A useful framework is to ask four questions. First, does the trend solve a current operational or commercial problem? Second, can the benefit be measured in throughput, waste reduction, labor efficiency, quality, or revenue retention? Third, is the business ready to implement it successfully across people, process, and system layers? Fourth, will the investment still matter if market conditions tighten?
This approach helps separate meaningful transformation from reactive spending. For example, a company facing unstable makeready performance and rising short-run work may gain more from workflow automation and color standardization than from a highly visible press upgrade. Another company serving premium packaging buyers may find sustainability documentation and substrate compatibility to be the higher strategic priority.
The point is not to move slowly. It is to move with discipline. In 2026, successful printing businesses are not simply following trends. They are selecting the right trends, sequencing them well, and integrating them into a coherent operating model that supports both resilience and growth.
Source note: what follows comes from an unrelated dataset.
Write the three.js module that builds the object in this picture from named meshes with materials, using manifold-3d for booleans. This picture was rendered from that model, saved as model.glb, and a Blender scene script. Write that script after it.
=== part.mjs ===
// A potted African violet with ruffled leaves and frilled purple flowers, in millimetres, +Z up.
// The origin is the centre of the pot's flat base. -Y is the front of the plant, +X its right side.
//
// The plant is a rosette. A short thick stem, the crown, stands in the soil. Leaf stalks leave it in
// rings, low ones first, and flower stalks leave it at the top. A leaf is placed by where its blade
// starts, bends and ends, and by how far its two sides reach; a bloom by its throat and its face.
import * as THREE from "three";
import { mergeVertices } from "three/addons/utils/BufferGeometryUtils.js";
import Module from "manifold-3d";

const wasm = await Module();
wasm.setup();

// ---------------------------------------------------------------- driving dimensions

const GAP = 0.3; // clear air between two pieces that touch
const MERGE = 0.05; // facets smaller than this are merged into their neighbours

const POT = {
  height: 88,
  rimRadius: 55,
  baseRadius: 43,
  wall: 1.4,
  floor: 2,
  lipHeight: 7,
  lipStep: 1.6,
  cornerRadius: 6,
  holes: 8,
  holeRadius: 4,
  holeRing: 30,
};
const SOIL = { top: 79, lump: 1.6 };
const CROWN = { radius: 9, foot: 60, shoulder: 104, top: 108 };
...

The printing industry trends that matter in 2026 are not just about new machines or digital buzzwords. They are about building a printing business that is more adaptive, more measurable, and more aligned with what customers are actually buying. Automation, hybrid production, color governance, sustainability, supply chain resilience, and data visibility all matter because they improve strategic and operational decision quality.
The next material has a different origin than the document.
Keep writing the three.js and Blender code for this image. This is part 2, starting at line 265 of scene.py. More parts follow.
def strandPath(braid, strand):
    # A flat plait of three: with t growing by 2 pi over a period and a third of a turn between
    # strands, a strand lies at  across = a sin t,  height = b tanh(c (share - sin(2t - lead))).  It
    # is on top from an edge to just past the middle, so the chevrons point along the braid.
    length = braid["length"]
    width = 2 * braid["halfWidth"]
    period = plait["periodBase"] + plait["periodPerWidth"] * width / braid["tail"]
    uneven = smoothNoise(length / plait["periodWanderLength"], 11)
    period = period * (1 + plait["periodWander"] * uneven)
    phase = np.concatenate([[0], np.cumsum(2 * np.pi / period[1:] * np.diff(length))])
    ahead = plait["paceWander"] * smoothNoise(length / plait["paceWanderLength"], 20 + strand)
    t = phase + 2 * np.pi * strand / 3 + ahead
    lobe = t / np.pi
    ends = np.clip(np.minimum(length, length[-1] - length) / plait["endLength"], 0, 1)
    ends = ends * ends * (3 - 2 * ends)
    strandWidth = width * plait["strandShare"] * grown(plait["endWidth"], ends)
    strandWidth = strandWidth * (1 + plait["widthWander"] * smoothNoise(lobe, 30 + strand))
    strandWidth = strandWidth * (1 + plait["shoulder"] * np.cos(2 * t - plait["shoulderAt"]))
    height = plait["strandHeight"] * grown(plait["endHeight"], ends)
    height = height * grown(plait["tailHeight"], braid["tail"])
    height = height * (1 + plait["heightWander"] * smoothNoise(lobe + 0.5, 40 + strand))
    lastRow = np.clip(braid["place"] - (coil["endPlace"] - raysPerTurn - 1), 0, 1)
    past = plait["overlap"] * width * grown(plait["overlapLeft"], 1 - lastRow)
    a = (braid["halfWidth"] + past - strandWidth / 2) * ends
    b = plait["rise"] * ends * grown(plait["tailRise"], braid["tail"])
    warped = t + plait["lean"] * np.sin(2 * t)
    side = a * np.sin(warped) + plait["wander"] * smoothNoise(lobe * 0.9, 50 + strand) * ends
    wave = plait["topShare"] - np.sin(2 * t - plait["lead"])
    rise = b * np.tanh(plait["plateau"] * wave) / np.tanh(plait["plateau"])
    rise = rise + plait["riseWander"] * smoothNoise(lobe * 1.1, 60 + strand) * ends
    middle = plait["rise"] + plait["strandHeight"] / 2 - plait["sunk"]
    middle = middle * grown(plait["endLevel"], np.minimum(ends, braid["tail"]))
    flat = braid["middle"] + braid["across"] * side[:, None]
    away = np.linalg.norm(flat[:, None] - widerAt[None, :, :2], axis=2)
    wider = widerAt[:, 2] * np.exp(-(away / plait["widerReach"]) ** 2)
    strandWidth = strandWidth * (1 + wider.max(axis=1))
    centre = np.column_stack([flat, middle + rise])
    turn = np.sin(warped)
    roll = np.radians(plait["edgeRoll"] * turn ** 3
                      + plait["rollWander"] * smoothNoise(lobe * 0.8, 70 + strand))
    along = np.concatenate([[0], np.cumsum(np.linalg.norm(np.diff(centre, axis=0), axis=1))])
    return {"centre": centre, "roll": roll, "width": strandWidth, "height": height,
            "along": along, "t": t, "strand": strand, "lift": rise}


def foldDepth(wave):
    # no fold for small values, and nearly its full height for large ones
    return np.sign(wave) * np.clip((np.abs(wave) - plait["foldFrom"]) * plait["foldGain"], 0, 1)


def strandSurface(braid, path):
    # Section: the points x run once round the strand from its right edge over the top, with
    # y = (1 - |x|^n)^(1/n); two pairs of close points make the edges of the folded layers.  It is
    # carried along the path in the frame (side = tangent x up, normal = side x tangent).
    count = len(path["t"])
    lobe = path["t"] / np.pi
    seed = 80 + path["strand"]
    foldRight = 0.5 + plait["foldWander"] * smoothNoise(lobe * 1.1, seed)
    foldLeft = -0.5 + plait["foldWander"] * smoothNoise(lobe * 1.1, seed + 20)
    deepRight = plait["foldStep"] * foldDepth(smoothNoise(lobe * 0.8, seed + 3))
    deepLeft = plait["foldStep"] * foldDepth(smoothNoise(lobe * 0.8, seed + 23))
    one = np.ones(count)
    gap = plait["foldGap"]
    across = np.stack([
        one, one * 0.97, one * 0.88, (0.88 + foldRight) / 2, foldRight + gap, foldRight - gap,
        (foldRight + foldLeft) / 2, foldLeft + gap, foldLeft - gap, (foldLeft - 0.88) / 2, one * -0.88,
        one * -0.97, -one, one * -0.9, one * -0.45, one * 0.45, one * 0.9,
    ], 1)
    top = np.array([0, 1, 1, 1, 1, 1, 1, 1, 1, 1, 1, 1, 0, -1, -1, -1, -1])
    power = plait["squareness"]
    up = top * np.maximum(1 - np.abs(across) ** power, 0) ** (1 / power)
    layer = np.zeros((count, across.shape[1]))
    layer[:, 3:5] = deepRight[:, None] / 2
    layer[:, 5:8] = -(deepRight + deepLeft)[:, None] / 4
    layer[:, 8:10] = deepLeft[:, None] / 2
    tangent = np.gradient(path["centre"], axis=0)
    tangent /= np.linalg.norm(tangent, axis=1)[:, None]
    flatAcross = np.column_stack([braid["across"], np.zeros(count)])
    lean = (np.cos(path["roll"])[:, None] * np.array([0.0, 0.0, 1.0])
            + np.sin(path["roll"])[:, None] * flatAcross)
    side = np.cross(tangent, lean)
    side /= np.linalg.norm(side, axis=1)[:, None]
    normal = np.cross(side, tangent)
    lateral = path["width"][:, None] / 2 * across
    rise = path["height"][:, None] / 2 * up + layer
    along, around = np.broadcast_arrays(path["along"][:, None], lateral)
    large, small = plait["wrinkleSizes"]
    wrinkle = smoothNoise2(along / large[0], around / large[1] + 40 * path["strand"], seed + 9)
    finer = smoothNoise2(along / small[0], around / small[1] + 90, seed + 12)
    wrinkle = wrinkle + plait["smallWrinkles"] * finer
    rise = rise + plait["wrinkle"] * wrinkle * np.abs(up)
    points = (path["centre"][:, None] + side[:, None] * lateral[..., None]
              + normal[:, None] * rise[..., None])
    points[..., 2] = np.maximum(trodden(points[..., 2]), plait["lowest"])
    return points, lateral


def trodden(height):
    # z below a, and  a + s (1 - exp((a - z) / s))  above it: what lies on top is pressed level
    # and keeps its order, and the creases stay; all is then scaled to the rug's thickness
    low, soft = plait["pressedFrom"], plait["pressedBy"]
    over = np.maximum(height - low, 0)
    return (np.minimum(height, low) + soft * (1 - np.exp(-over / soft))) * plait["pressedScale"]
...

For business decision-makers, the real opportunity is to use these trends as a framework for prioritization. Where can your company reduce waste fastest? Where can responsiveness become a premium capability? Where does standardization unlock growth? And where are hidden risks already limiting profitability?
The companies that lead in 2026 will be those that treat printing industry trends as business signals rather than abstract innovations. By linking technology choices to process performance, customer value, and long-term competitiveness, they will be better positioned to protect margins and capture growth in an increasingly demanding market.